GIVEN PROBLEM: Using the records that appear below, write out exactly the lines from the one with "base_housing();" through the one with "for node in", keeping both end lines.

EXERCISE DATA:


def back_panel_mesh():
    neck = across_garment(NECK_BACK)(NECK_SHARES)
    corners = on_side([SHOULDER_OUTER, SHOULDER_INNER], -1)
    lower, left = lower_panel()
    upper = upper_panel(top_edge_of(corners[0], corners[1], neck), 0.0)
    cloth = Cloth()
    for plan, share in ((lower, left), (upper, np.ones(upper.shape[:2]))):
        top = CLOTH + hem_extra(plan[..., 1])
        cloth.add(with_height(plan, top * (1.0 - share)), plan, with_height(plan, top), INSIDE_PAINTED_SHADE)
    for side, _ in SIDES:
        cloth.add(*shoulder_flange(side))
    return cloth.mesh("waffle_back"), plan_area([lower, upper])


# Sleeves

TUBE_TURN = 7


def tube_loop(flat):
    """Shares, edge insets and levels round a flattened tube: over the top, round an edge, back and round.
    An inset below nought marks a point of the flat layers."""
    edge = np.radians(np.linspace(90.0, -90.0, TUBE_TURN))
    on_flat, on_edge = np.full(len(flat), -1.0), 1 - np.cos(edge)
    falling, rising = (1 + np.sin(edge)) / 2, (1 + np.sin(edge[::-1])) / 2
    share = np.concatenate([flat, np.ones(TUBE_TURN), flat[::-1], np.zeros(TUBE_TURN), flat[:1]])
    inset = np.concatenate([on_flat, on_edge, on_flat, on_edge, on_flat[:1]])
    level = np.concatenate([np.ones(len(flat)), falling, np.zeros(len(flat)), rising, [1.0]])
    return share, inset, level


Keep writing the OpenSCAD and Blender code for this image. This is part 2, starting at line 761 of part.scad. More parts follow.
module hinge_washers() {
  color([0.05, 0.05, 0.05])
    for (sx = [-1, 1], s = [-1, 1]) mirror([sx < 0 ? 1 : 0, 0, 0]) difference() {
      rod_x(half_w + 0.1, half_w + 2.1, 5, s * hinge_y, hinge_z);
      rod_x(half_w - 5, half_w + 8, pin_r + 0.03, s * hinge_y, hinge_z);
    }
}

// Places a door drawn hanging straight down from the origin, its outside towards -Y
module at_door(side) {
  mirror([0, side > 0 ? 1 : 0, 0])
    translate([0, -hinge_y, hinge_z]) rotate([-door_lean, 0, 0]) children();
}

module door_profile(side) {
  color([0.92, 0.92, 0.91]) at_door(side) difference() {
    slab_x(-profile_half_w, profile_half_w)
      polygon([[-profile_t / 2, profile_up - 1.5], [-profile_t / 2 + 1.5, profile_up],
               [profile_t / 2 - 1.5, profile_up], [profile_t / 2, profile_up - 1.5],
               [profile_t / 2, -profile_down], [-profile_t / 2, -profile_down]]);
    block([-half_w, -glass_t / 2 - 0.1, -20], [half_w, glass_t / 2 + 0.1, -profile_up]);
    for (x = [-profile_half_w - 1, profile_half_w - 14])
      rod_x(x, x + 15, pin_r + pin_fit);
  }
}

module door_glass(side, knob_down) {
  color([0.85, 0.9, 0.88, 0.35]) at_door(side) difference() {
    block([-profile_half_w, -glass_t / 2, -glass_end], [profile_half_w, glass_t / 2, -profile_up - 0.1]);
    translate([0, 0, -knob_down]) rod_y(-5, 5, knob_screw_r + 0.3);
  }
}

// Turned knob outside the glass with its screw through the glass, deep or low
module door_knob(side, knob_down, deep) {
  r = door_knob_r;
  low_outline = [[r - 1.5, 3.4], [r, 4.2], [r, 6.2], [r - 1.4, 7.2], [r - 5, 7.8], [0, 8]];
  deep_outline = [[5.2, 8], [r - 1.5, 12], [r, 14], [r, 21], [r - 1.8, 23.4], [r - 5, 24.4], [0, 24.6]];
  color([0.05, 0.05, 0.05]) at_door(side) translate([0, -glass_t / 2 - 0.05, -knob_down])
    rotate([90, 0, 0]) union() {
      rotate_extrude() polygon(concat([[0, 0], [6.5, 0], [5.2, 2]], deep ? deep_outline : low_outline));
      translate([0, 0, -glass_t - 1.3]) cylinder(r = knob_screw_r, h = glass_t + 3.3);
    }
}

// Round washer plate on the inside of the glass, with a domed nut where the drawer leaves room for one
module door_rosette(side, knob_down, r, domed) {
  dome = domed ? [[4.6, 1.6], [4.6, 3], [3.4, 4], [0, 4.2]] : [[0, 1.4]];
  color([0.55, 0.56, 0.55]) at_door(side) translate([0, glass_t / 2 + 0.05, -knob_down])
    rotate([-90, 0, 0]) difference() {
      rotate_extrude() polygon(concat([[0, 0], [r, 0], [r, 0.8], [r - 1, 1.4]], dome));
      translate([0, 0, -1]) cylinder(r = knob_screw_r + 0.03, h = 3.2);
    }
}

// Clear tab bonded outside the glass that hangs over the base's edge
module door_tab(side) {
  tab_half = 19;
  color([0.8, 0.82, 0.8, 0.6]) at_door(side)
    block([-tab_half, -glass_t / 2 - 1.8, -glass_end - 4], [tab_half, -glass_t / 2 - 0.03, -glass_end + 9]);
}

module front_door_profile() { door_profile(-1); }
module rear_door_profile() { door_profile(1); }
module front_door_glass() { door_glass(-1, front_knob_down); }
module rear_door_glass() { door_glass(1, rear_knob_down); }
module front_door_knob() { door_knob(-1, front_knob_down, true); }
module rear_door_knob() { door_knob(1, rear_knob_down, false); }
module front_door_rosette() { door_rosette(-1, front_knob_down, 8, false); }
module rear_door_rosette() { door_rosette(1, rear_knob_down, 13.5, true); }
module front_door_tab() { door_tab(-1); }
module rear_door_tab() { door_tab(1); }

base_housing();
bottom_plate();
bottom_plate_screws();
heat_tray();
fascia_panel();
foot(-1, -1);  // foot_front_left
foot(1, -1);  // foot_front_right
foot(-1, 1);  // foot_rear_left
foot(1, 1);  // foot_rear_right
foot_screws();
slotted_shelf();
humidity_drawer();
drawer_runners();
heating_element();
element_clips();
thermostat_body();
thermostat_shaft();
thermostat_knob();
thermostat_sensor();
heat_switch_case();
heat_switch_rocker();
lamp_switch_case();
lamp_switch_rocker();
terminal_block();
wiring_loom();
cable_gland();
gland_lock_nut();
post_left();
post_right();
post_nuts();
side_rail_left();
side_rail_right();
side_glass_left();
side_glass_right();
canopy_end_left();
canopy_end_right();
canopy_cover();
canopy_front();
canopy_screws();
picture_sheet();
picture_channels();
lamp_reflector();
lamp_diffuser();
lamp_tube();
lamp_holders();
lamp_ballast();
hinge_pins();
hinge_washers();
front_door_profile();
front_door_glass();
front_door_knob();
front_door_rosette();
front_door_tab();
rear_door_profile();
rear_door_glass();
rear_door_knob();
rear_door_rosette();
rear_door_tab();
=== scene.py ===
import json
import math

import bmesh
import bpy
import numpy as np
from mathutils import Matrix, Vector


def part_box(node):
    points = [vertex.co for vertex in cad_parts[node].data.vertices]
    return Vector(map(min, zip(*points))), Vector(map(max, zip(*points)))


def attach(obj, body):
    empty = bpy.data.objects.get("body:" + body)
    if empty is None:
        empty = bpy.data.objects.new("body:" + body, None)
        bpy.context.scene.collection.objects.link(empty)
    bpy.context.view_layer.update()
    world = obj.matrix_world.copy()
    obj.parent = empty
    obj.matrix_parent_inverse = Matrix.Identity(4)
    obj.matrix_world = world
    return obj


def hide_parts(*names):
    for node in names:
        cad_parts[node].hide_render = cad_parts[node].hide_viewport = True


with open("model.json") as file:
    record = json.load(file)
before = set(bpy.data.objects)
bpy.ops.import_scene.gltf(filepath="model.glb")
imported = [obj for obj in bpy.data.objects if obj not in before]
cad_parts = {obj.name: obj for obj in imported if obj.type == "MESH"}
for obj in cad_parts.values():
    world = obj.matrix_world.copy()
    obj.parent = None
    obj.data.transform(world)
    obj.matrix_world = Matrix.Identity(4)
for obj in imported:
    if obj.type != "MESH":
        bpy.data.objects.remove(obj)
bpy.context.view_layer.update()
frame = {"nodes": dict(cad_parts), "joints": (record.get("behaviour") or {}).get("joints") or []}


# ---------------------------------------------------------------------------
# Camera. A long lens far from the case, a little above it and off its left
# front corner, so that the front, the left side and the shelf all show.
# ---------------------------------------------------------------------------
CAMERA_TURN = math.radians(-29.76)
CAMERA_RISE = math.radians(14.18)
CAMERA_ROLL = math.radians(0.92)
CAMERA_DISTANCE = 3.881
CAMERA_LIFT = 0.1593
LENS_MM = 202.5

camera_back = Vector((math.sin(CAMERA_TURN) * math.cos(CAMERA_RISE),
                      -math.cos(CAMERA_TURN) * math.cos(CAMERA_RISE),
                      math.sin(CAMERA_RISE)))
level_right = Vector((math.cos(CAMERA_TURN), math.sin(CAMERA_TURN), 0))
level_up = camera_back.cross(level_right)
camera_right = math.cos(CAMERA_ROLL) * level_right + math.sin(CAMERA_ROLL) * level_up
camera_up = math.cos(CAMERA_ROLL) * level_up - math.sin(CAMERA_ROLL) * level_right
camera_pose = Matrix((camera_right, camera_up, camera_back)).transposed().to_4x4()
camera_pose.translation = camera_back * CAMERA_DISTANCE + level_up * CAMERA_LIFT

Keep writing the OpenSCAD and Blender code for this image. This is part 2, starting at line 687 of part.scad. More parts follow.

EXERCISE ANSWER:
base_housing();
bottom_plate();
bottom_plate_screws();
heat_tray();
fascia_panel();
foot(-1, -1);  // foot_front_left
foot(1, -1);  // foot_front_right
foot(-1, 1);  // foot_rear_left
foot(1, 1);  // foot_rear_right
foot_screws();
slotted_shelf();
humidity_drawer();
drawer_runners();
heating_element();
element_clips();
thermostat_body();
thermostat_shaft();
thermostat_knob();
thermostat_sensor();
heat_switch_case();
heat_switch_rocker();
lamp_switch_case();
lamp_switch_rocker();
terminal_block();
wiring_loom();
cable_gland();
gland_lock_nut();
post_left();
post_right();
post_nuts();
side_rail_left();
side_rail_right();
side_glass_left();
side_glass_right();
canopy_end_left();
canopy_end_right();
canopy_cover();
canopy_front();
canopy_screws();
picture_sheet();
picture_channels();
lamp_reflector();
lamp_diffuser();
lamp_tube();
lamp_holders();
lamp_ballast();
hinge_pins();
hinge_washers();
front_door_profile();
front_door_glass();
front_door_knob();
front_door_rosette();
front_door_tab();
rear_door_profile();
rear_door_glass();
rear_door_knob();
rear_door_rosette();
rear_door_tab();
=== scene.py ===
import json
import math

import bmesh
import bpy
import numpy as np
from mathutils import Matrix, Vector


def part_box(node):
    points = [vertex.co for vertex in cad_parts[node].data.vertices]
    return Vector(map(min, zip(*points))), Vector(map(max, zip(*points)))


def attach(obj, body):
    empty = bpy.data.objects.get("body:" + body)
    if empty is None:
        empty = bpy.data.objects.new("body:" + body, None)
        bpy.context.scene.collection.objects.link(empty)
    bpy.context.view_layer.update()
    world = obj.matrix_world.copy()
    obj.parent = empty
    obj.matrix_parent_inverse = Matrix.Identity(4)
    obj.matrix_world = world
    return obj


def hide_parts(*names):
    for node in names:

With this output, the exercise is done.